El extraño almacén que un día llegó a Quito
María me dijo una noche de viernes que hagamos planes para el fin de semana y que entre esos planes había un itinerario que yo no podría negarme: ir a conocer los almacenes Zara.
No tenía idea de qué me hablaba, así que buscó en su I-Phone y apareció en la pantalla cantidad de imágenes de los almacenes Zara en Madrid y de la infinidad de novedosas prendas, accesorios y modelos femeninos y masculinos que vestían ropa de otro planeta.
Ese fin de semana fuimos a Zara en el Quicentro. Un lugar extraño donde quienes nos recibieron y atendieron eran una mezcla de muertos vivientes y de personajes asexuados, todos vestidos de traje negro, delgados, con el cabello parado gracias a un implacable gel, como si fueran protagonistas de alguna serie que mezque los argumentos de las series Walking Death y Crepúsculo.
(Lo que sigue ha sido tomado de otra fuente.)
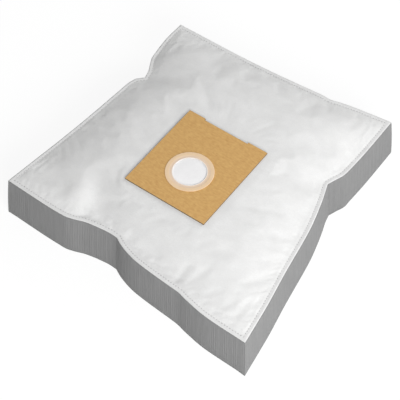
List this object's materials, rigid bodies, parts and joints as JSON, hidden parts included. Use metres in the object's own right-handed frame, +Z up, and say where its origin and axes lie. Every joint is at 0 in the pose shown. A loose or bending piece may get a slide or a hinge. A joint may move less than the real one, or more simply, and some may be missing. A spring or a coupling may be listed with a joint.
{
  "type": "vacuum dust bag",
  "caption": "Square fleece dust bag, opened out to a shallow pillow with a side band, a cardboard collar plate and a film seal round its inlet.",
  "frame": {"origin": "on the floor, under the middle of the base", "axes": "+Z up out of the collar plate, +X along the front edge, +Y from the inlet to the recessed edge of the plate"},
  "size_m": [0.31, 0.3164, 0.0666],
  "materials": {
    "white_fleece": "matte non-woven",
    "grey_fleece": "matte, fine upright ribs",
    "kraft_board": "matte",
    "seal_film": "milky, satin"
  },
  "bodies": {
    "root": {"front_panel": "white_fleece", "back_panel": "white_fleece", "side_band": "grey_fleece", "collar_plate": "kraft_board", "inlet_seal": "seal_film", "inlet_flap": "white_fleece"}
  },
  "joints": []
}
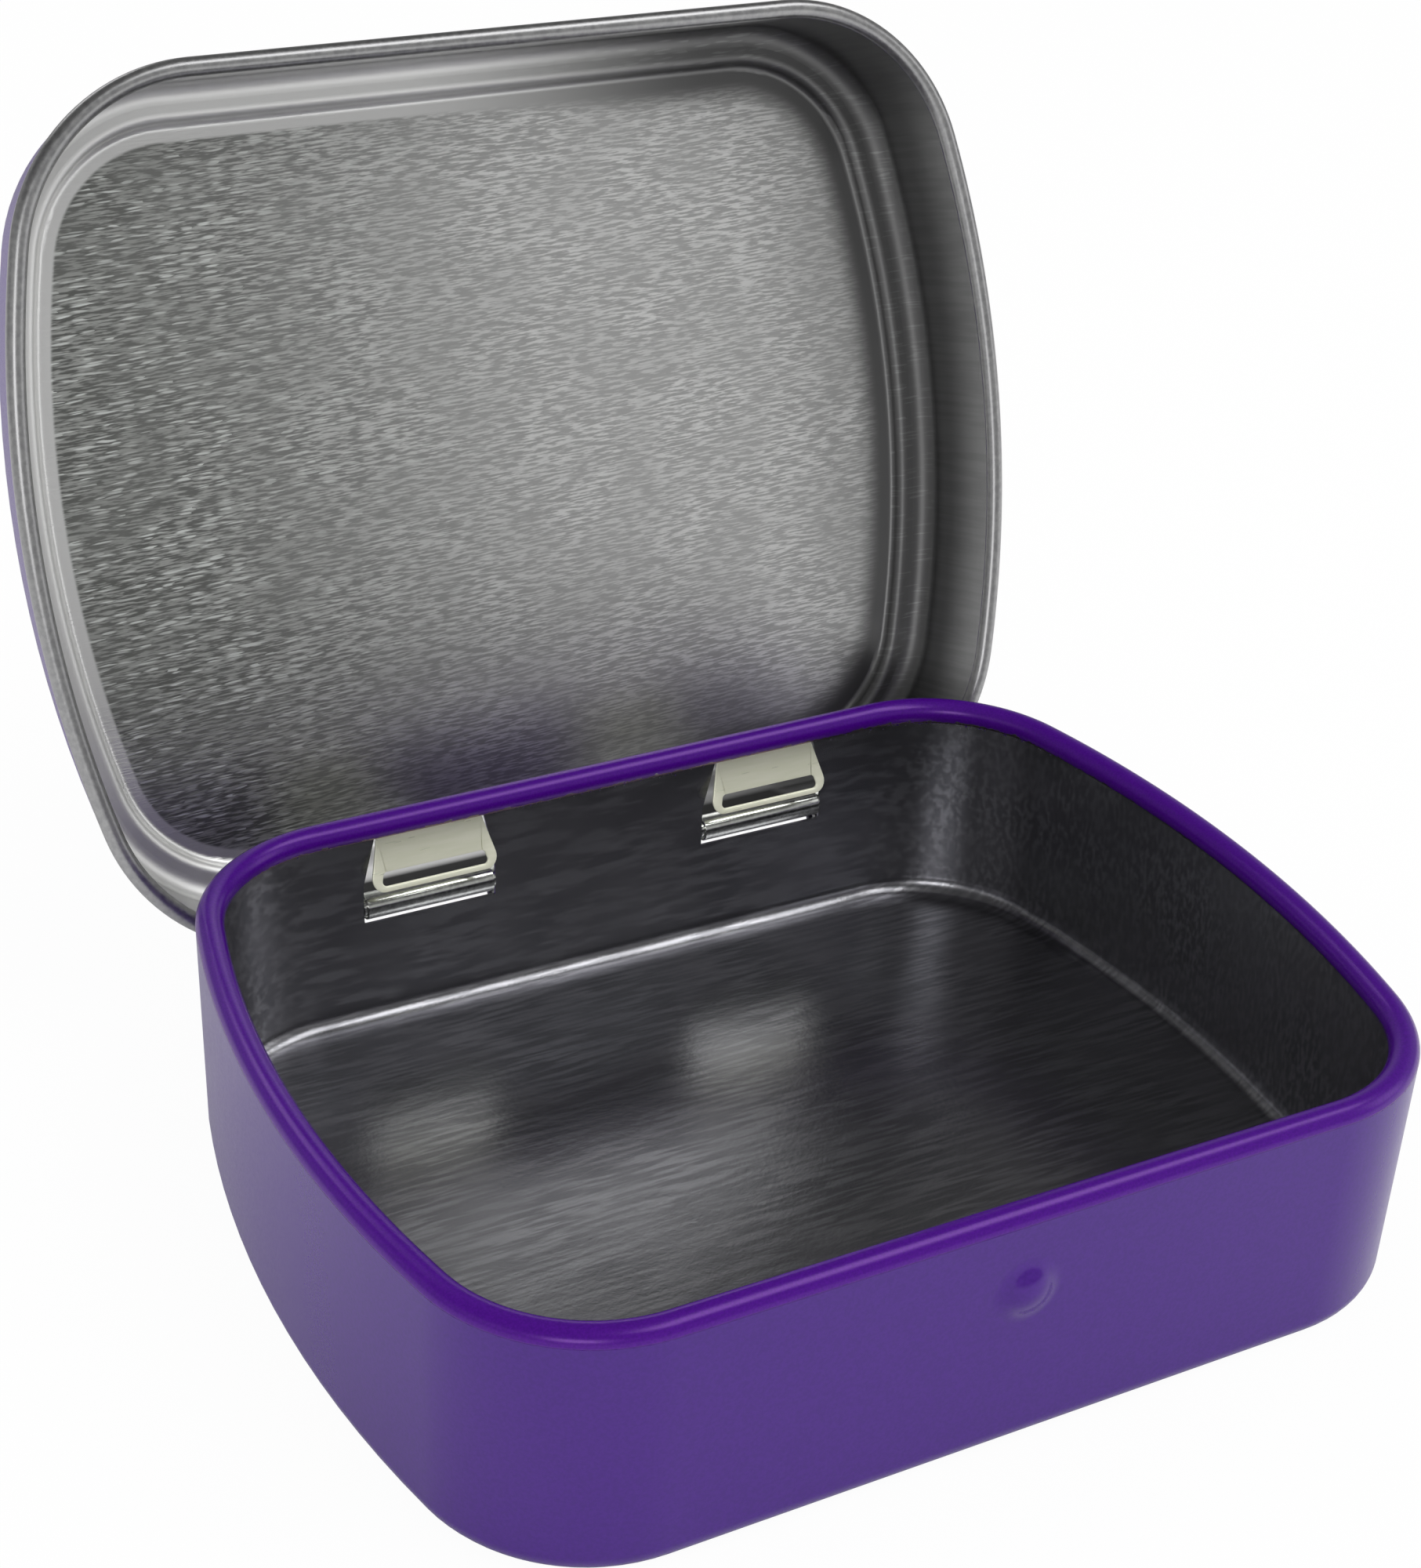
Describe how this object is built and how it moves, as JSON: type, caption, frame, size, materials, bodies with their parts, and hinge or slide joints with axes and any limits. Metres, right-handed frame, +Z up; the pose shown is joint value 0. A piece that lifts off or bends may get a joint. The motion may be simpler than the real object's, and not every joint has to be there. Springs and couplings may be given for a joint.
{
  "type": "hinged metal tin",
  "caption": "Shallow hinged tinplate tin with bowed ends, rolled rims, a deep overlapping lid on curled hinge tabs and a pressed pip catch.",
  "frame": {"origin": "middle of the underside of the base", "axes": "+X to the right along the length, +Y to the back where the hinges are, +Z up; the lid stands open at rest"},
  "size_m": [0.1014, 0.1111, 0.0874],
  "materials": {
    "violet_lacquer": "satin violet lacquer on tinplate outside, bare metal inside",
    "rim_lacquer": "glossy deep violet lacquer on the rolled rim",
    "bare_tinplate": "bare tinplate with a short streaky mill grain inside, lacquered outside",
    "bare_edge": "bare bright tinplate on the rolled edge",
    "bare_bent": "bare bright tinplate, polished by bending"
  },
  "bodies": {
    "base": {"base_body": "violet_lacquer", "base_rim": "rim_lacquer", "hinge_bar_left": "bare_bent", "hinge_bar_right": "bare_bent", "hinge_hood_left": "bare_bent", "hinge_hood_right": "bare_bent"},
    "lid": {"lid_body": "bare_tinplate", "lid_rim": "bare_edge", "hinge_tab_left": "bare_bent", "hinge_tab_right": "bare_bent"}
  },
  "joints": [
    {"name": "lid_hinge", "type": "hinge", "parent": "base", "child": "lid", "pos_m": [0, 0.03792, 0.0125], "axis": [1, 0, 0], "range_deg": [0, 107]}
  ]
}
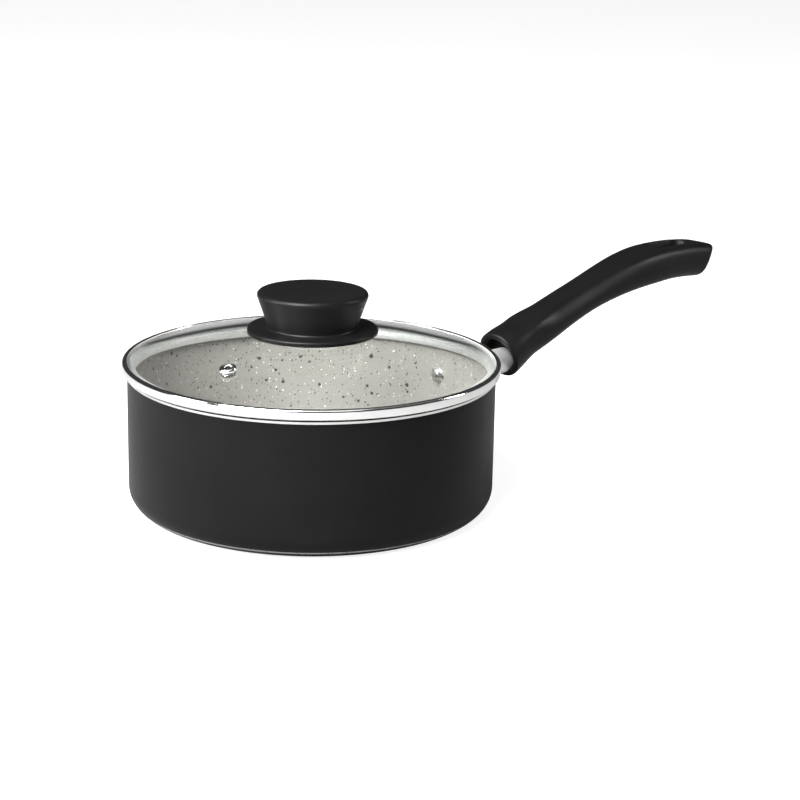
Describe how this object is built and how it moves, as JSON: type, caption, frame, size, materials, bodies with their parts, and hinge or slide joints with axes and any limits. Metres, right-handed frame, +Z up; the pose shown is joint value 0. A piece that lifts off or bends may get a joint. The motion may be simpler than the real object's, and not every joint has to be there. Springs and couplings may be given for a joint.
{
  "type": "saucepan with glass lid",
  "caption": "Deep round saucepan with a long curved moulded handle and a domed glass lid that has a steel rim, a steam vent and a wide tapered knob.",
  "frame": {"origin": "centre of the underside of the pan's base", "axes": "+Z up along the pan's axis, +X along the handle from the pan's axis to the tip"},
  "size_m": [0.3989, 0.1848, 0.107],
  "materials": {
    "coated_aluminium": "satin black outside, speckled grey non-stick coating inside, bare turned rim",
    "polished_aluminium": "polished",
    "plain_steel": "plain zinc-grey",
    "polished_steel": "polished stainless",
    "black_phenolic": "satin moulded phenolic",
    "tempered_glass": "clear",
    "silicone": "matte, translucent white",
    "brass": "plain"
  },
  "bodies": {
    "pan": {"pan_body": "coated_aluminium", "handle_rivet": "polished_aluminium", "handle_bracket": "plain_steel", "flame_guard": "polished_steel", "anchor_nut": "plain_steel", "handle_grip": "black_phenolic", "handle_lock_washer": "plain_steel", "handle_screw": "plain_steel"},
    "lid": {"lid_glass": "tempered_glass", "lid_rim_band": "polished_steel", "vent_eyelet": "polished_steel", "vent_gasket": "silicone", "knob_flange": "black_phenolic", "flange_gasket": "silicone", "knob": "black_phenolic", "knob_insert": "brass", "knob_gasket": "silicone", "knob_washer": "plain_steel", "knob_screw": "plain_steel"}
  },
  "joints": [
    {"name": "lid_lift", "type": "slide", "parent": "pan", "child": "lid", "axis": [0, 0, 1], "range_m": [0, 0.11]}
  ]
}
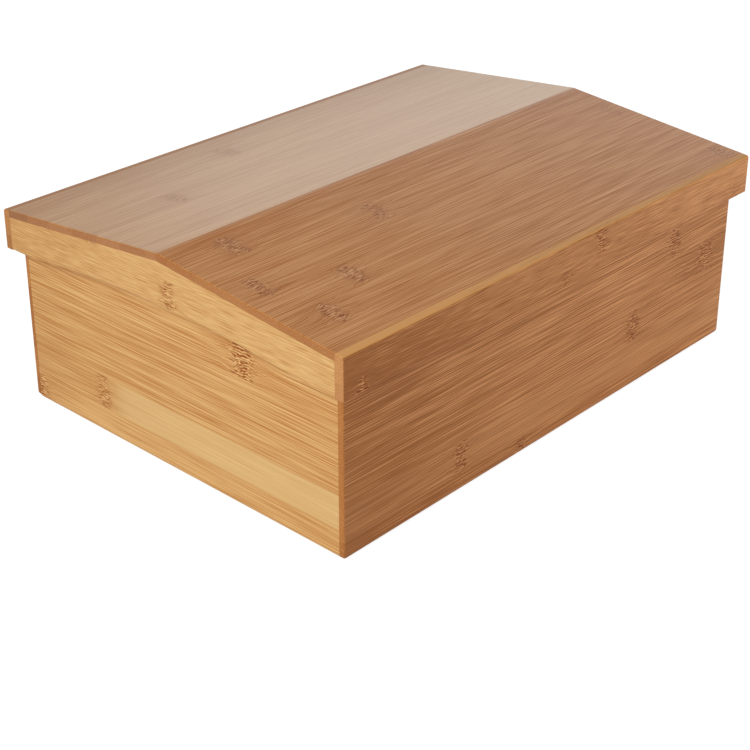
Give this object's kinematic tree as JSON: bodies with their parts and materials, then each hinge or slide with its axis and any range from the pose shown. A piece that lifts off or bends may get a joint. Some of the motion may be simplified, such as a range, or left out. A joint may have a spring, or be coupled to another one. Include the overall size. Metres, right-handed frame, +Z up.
{
  "type": "bread box with drawer",
  "caption": "Flat-pressed bamboo bread box with a lift-off low gable lid over a bread compartment and a shallow drawer beneath.",
  "frame": {"origin": "middle of the footprint, on the surface that the box stands on", "axes": "+X along the length, +Y out of the drawer's side, +Z up; the plain long side faces -Y"},
  "size_m": [0.4, 0.296, 0.1491],
  "materials": {
    "box_bamboo": "flat-pressed bamboo, satin lacquer",
    "lid_bamboo": "flat-pressed bamboo, satin to gloss lacquer",
    "drawer_bamboo": "flat-pressed bamboo, satin lacquer",
    "inner_bamboo": "bamboo, thin matt lacquer"
  },
  "bodies": {
    "box": {"front_board": "box_bamboo", "back_board": "box_bamboo", "left_end_board": "box_bamboo", "right_end_board": "box_bamboo", "bottom_board": "inner_bamboo", "shelf_board": "inner_bamboo", "left_runner": "inner_bamboo", "right_runner": "inner_bamboo"},
    "drawer": {"drawer_front": "drawer_bamboo", "drawer_left_side": "inner_bamboo", "drawer_right_side": "inner_bamboo", "drawer_back": "inner_bamboo", "drawer_bottom": "inner_bamboo"},
    "lid": {"lid_front_rail": "lid_bamboo", "lid_back_rail": "lid_bamboo", "lid_left_gable": "lid_bamboo", "lid_right_gable": "lid_bamboo", "roof_front_panel": "lid_bamboo", "roof_back_panel": "lid_bamboo", "ridge_batten": "inner_bamboo"}
  },
  "joints": [
    {"name": "drawer_slide", "type": "slide", "parent": "box", "child": "drawer", "axis": [0, 1, 0], "range_m": [0, 0.18]},
    {"name": "lid_lift", "type": "slide", "parent": "box", "child": "lid", "axis": [0, 0, 1], "range_m": [0, 0.1]}
  ]
}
Todos chicos. Ninguna chica. Decenas de hombres, escasas mujeres con ropa informal, como cualquier ciudadana normal (¿), ubicadas en las cajas frente a las cuales hacían largas filas los flamantes compradores de una ropa extraña, muy parecida a la que usan los dependientes que pululan por el almacén.
Después de aquel shock visual fui acostumbrándome a Zara. Primero, algo temeroso, venciendo los prejuicios. Luego, acompañando a María. Y, finalmente, comprando algo para mí. Eso sí, siempre, cuidando de no parecer personaje de Walking Death ni Crepúsculo.